Scruton theorises this as contributing to what he terms as oikophilia, the love of the household. If you have a society based on local private ownership and a community of homeowners with a stake in preserving the stability and integrity of that society, then that acts as a powerful resistance to the forces, be they of the state or of big capital, who wish to undermine those foundations.
It is such communities who instinctively know and put into practical effect what is required to maintain all of that. Just as it has traditionally been the farmers who own and cultivate the land who are best placed to know what works best in preserving our community’s ability to fulfil one of its fundamental bases; the production of sufficient food. This is necessary to feed ourselves primarily but also – in the case of Ireland – to use any surplus to provide the basis of a strong export and processing economy.
Scruton offers no grandiose plan for balancing the preservation of freedom with the need to ensure that the resources of the world in which we live are treated in a manner that are “sustainable.” He concludes with a simple prescription that all of this begins with “creating and sustaining neighbourhoods”.
How best to do that is the stuff of practical politics. Scruton is slightly disparaging in his book and elsewhere of what he describes as the “soothing myth” of subsidiarity. He is speaking of it as it has been distorted and abused by the EU as a bizarre and almost Orwellian cover for greater and greater centralisation of power and the undermining of the very concept of local autonomy that embodies the original meaning of the concept.

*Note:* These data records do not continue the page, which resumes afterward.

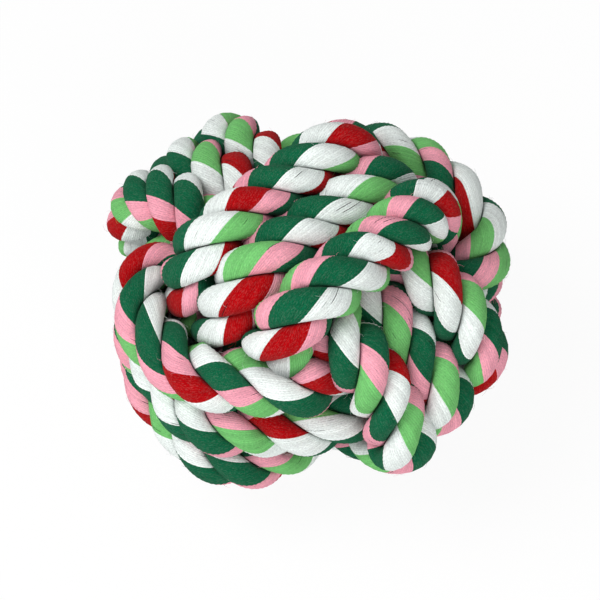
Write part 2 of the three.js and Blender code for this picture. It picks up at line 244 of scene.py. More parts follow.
def smoothLine(points, spacing, finer=24):
    # a natural cubic spline through the points, laid out in even steps, and where each point falls
    # on it
    count = len(points)
    beside = np.ones(count - 1)
    matrix = np.diag(np.full(count, 4.0)) + np.diag(beside, 1) + np.diag(beside, -1)
    matrix[0, 0] = matrix[-1, -1] = 1
    matrix[0, 1] = matrix[-1, -2] = 0
    right = np.zeros_like(points)
    right[1:-1] = 6 * (points[2:] - 2 * points[1:-1] + points[:-2])
    bend = np.linalg.solve(matrix, right)
    fine = np.linspace(0, count - 1, (count - 1) * finer + 1)
    index = np.minimum(fine.astype(int), count - 2)
    b = (fine - index)[:, None]
    a = 1 - b
    line = (a * points[index] + b * points[index + 1]
            + ((a ** 3 - a) * bend[index] + (b ** 3 - b) * bend[index + 1]) / 6)
    lengths = np.concatenate([[0], np.cumsum(np.linalg.norm(np.diff(line, axis=0), axis=1))])
    at = np.linspace(0, lengths[-1], int(lengths[-1] / spacing) + 1)
    even = np.stack([np.interp(at, lengths, line[:, axis]) for axis in range(3)], axis=1)
    return even, at, np.interp(np.arange(count), fine, lengths)


def carryFrame(line):
    # headings along the line, and a side direction carried along it without twist
    heading = np.gradient(line, axis=0)
    heading /= np.linalg.norm(heading, axis=1)[:, None]
    side = np.zeros_like(line)
    start = np.cross(heading[0], [0.0, 0.0, 1.0])
    side[0] = start / np.linalg.norm(start)
    for index in range(1, len(line)):
        way = side[index - 1] - heading[index] * side[index - 1].dot(heading[index])
        side[index] = way / np.linalg.norm(way)
    return heading, side, np.cross(heading, side)


ropePoints, ropeJoints = windRope()
ropePoints = dentRope(drawTight(ropePoints, ropeJoints)) * drawnIn
print("rope drawn tight,", len(ropePoints), "points")

# Three strands laid into one rope, in mm. The seat, size and parting of a strand, the neck, the swell,
# the breadth and the thickness are shares of the rope's radius. Each swell wave is (length along the
# rope / 2 pi, lag from strand to strand). Painted shade in a crease starts at a share of the way to the
# next strand, and painted shade beside another pass fades out at shadeReach from it. turnStart and
# strandSpan keep the counted turns of each strand's yarns in a span of their own.
rope = dict(
    diameter=13.1, lay=29.0, spacing=0.8, around=64, outerSides=0.28, yarns=48,
    strandSeat=0.47, strandTall=0.53, strandWide=0.56, parting=0.02, yarnTwist=0.83,
    breadth=1.22, thickness=1.03, ridgeHeight=0.06, ridges=12,
    swell=0.04, swellWaves=((7.3, 2.1), (11.9, 4.4)),
    neck=0.8, neckHold=8.0, neckLength=6.0, floorSoftness=0.5,
    creaseFrom=0.72, creaseWidth=0.5, ownPass=24.0, shadeReach=2.6,
    turnStart=160, strandSpan=200)

# Where strands crown towards the shown side: (step of the rope, the strand that crowns there, then the
# yarn band that the first, second and third strands turn outward there).
crowns = [
    (3.97, 0, 0.2, 0.7, 1.4), (7.81, 0, 3.5, 1.2, 0.8), (10.79, 0, 3.0, 1.9, 0.2),
    (15.77, 2, 2.4, 1.0, 2.6), (18.67, 2, 1.8, 1.0, 2.8), (21.8, 2, 1.2, 1.0, 2.2),
    (31.79, 0, 2.5, 2.6, 1.6), (35.28, 0, 2.5, 3.6, 1.6),
    (57.55, 2, 3.4, 0.5, 2.0), (61.1, 2, 0.1, 1.1, 2.2),
    (79.45, 2, 3.2, 0.5, 3.7), (86.05, 1, 2.6, 3.5, 2.2), (88.84, 1, 3.4, 0.6, 2.9),
    (103.73, 2, 2.9, 0.4, 3.1), (109.89, 2, 2.0, 1.0, 0.0), (112.86, 2, 2.8, 1.8, 0.8),
    (127.44, 2, 1.4, 1.7, 0.9), (134.66, 2, 3.2, 1.6, 0.0), (137.35, 2, 3.9, 2.3, 0.8),
    (157.1, 0, 3.0, 1.3, 1.4), (159.9, 0, 3.4, 1.6, 2.35), (162.74, 0, 3.4, 1.6, 2.5),
    (182.07, 2, 3.9, 3.8, 1.2), (185.02, 2, 0.4, 0.86, 2.1), (187.92, 2, 1.0, 1.8, 2.5),
    (204.46, 0, 1.0, 0.6, 2.44), (207.2, 0, 1.6, 0.9, 0.65), (209.61, 0, 2.3, 0.9, 0.95)]

# The first strand is laid of the red set of bands and the third of the green set; the second of the
# green set too, but of the red one between the two steps of redStretch.
redBands = ["darkGreen", "white", "red", "pink"]
greenBands = ["darkGreen", "white", "lightGreen", "pink"]
bandEdges = [0, 0.27, 0.54, 0.81, 1]
redStretch = (150.0, 197.0)

ropeLine, ropeAt, pointAt = smoothLine(ropePoints, rope["spacing"])
ropeFrame = np.concatenate([ropeLine, *carryFrame(ropeLine)], axis=1)
print("rope line", round(ropeAt[-1]), "mm")


def frameAt(at):
    # place, heading, side and other side of the rope at any lengths along it
    values = [np.interp(at, ropeAt, ropeFrame[:, column]) for column in range(12)]
    return [np.stack(values[first:first + 3], axis=-1) for first in (0, 3, 6, 9)]


def atStep(steps):
    return np.interp(steps, np.arange(len(pointAt)), pointAt)


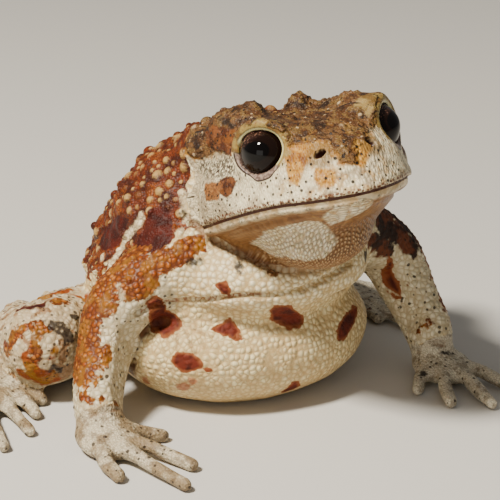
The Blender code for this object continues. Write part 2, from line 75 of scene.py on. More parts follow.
# Mouth and eyes, in the head's frame.
SNOUT_LENGTH = 27.4
JAW_HALF_WIDTH = 16.2
EYE_PLACE = (14.2, 8.35, 9.45)
EYE_RADIUS = 4.2
EYE_LOOK = (0.70, 0.68, 0.12)
EYE_OPENING = (3.9, 3.1)
CORNEA_REACH, CORNEA_RISE = 42, 0.30
NOSTRIL_PLACE = (22.4, 2.1, 6.3)
NOSTRIL_LOOK = (0.55, 0.62, 0.55)
NOSTRIL_SIZE = (0.47, 0.74)
NOSTRIL_DEPTH = 1.5
NOSTRIL_SLANT = 25

# Nodes of flesh, which one skin replaces, and what kind of part each is.
LIMB_PARTS = ("upper_arm", "forearm", "hand", "thigh", "shank", "foot")
PART_KINDS = {
    "head": "head", "torso": "torso", "upper_arm": "arm", "forearm": "arm", "hand": "hand", "thigh": "leg",
    "shank": "leg", "foot": "hand",
}
FLESH = ("head", "torso", *(f"{part}_{side}" for side in SIDES for part in LIMB_PARTS))

# Swellings of the crown in the head's frame: place, radius and height; and the lower jaw's tuck.
CROWN_SWELLINGS = (
    (2.0, 1.0, 15.4, 3.0, 0.75), (1.3, -11.4, 14.6, 3.6, 0.9), (-1.5, -3.0, 15.2, 2.2, 0.4),
    (7.5, 4.6, 15.2, 2.6, 0.45), (12.0, 6.2, 15.8, 2.2, 0.4), (5.0, -6.6, 16.0, 2.0, 0.4),
    (14.5, -1.5, 14.0, 2.0, 0.3), (-8.0, 1.0, 15.4, 3.6, -0.8),
)
JAW_TUCK = 0.5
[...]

I would suggest that he perhaps erred in not examining the intellectual roots and principles of subsidiarity. These can be found ultimately in the writings of Thomas Aquinas and even in some earlier classical writers. They were set out as an alternative to unbridled capitalism and later the totalitarian statism of the Communists and the Nazis by Popes Leo XIII and Pius XI in particular.
That was a major influence on the mainstream of the revolutionary nationalist movement in Ireland, and a centre of the critique of the new state made during the 1920s, 30s and 40s. The republican movement during that period and up to the 1970s adopted a variant of this, Comhar na gComharsan which formed the basis of Sinn Féin’s Éire Nua.
In these times when urban and rural communities are instinctively resisting the powers that would ride roughshod over them, there is a need not only to know what one is against, but what one is for. The world is not at the mercy of occult forces and cabals. Nor is there any solution to be found in craziness. History is replete with evidence of that. It also contains some pointers to sensible solutions if we know where to look within our own traditions.